3) It's very rare in practice that the only pointer to your object (which you
still plan to access later) to be stored in a void[]-allocated array! Remember,
the properties of memory regions are determined when the memory is allocated,
so casting an array of structures to a void[] will not lose you that reference.
You'd need to move your pointer to a void[]-array (which you need to allocate
explicitly or, for example, concatenating your reference to the void[]), then
drop the reference to your original structure, for this to happen.
void[] = can contain pointers
ubyte[] = can not contain pointers
void[] just wraps void*, which is a low level type and can contain
anything. Because of that, the conservative GC needs to scan it for
pointers. ubyte[], on the other hand, contains sequences of 8 bit
integers. For untyped binary data, ubyte[] is the most correct type.

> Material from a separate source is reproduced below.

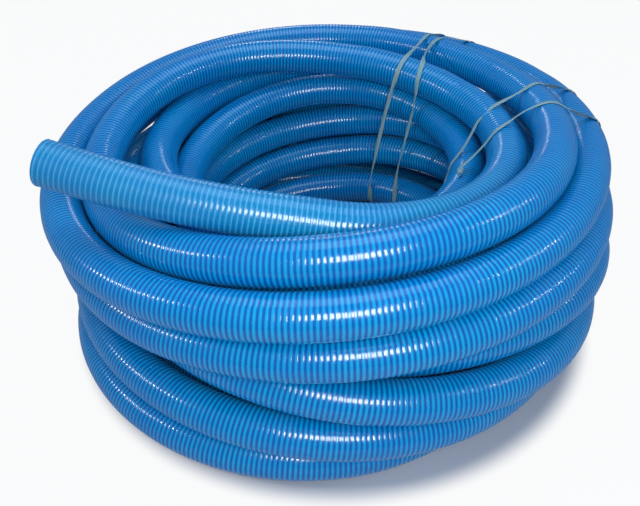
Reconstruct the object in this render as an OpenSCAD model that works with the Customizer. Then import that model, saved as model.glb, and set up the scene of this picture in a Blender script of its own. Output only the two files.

You want to send it over network or write it into a file? Use ubyte[].
The data will never contain any pointers. You want to play low level
tricks, that involve copying around arbitrary memory contents (like
boxing, see std.boxer)? Use void[].
I think that's a good way to distinguish it.
You shouldn't cast structs or any other types to ubyte[], because the
memory representation of those type is highly platform specific. Structs
can contain padding, integers are endian dependend... If you want to
convert these to binary data, write a marshaller. You _never_ want to do
direct casts, because they're simply unportable. If you do the cast, you
have to know what you're doing.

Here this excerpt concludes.